- The Amiga boxart of Roller Coaster Rumbler
- Developer: Subway Software
- Publisher: Tynesoft
- Programmer: Gary James Gray (Atari ST)
- Artist: Philip Nixon (Atari ST)
- Composer: RMS Special (Atari ST)
- Platforms: Amiga, Atari ST, Commodore 64, MS-DOS
- Release: 1989
- Genre: Rail shooter

= Roller Coaster Rumbler =

1989 video game

Roller Coaster Rumbler is a rail shooter video game. It was designed by Subway Software (Arnie Katz, Bill Kunkel and Joyce Worley) for British publisher Tynesoft, which published it in 1989. Versions appeared on MS-DOS, Amiga, Atari ST and Commodore 64 with quality varying greatly among them.

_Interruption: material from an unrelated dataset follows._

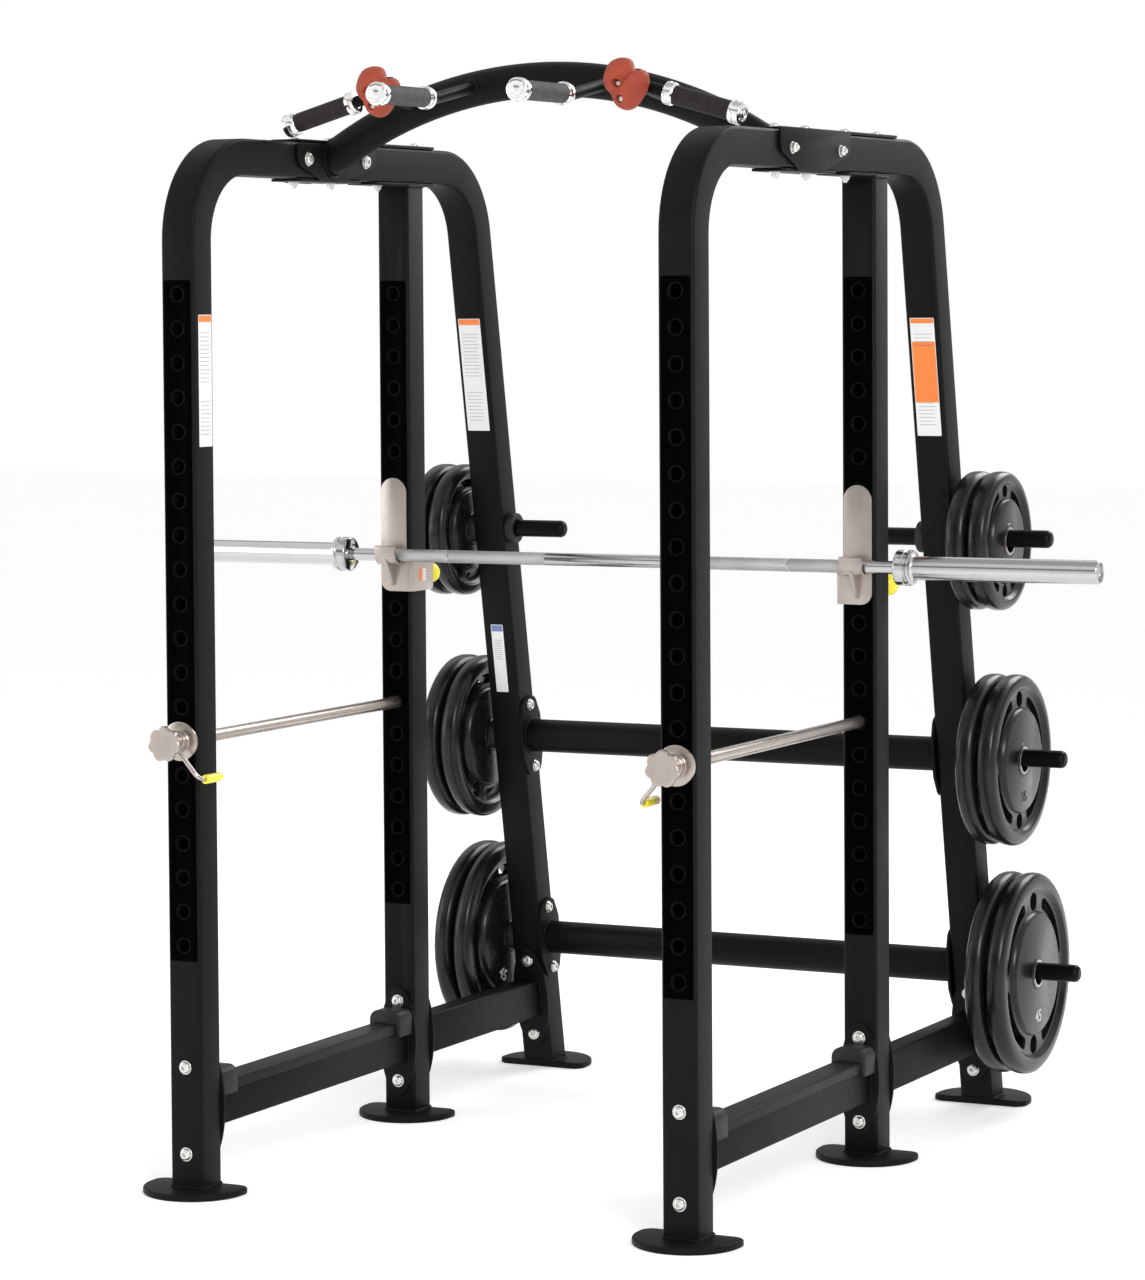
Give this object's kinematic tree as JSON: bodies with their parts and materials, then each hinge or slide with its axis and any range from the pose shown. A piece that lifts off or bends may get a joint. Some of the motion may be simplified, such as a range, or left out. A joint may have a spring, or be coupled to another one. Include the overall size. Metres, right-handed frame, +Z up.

In this first-person game, the player sits in the front seat of a roller coaster armed with a mounted machine gun and fires at pop-up targets which are released during the course of the ride.

== Reviews ==
Roller Coaster Rumbler received mixed reviews shortly upon release. ST Action, an English Atari ST-focused magazine rated it a 63%, stating it was "a cleaver demo", and called gameplay "bland" and "unchanging". Amiga-Spel, a Swedish Amiga-focused magazine, was more positive to the game, saying that "Roller Coaster Rumbler is proof that there are still game producers with imagination and innovation" and "a very pointless pointless game but oh so fun!". Amiga-Spel ended on an overall 8/10, with an 8/10 in the graphics category, a 7/10 for sound design, and an 8/10 for replay value.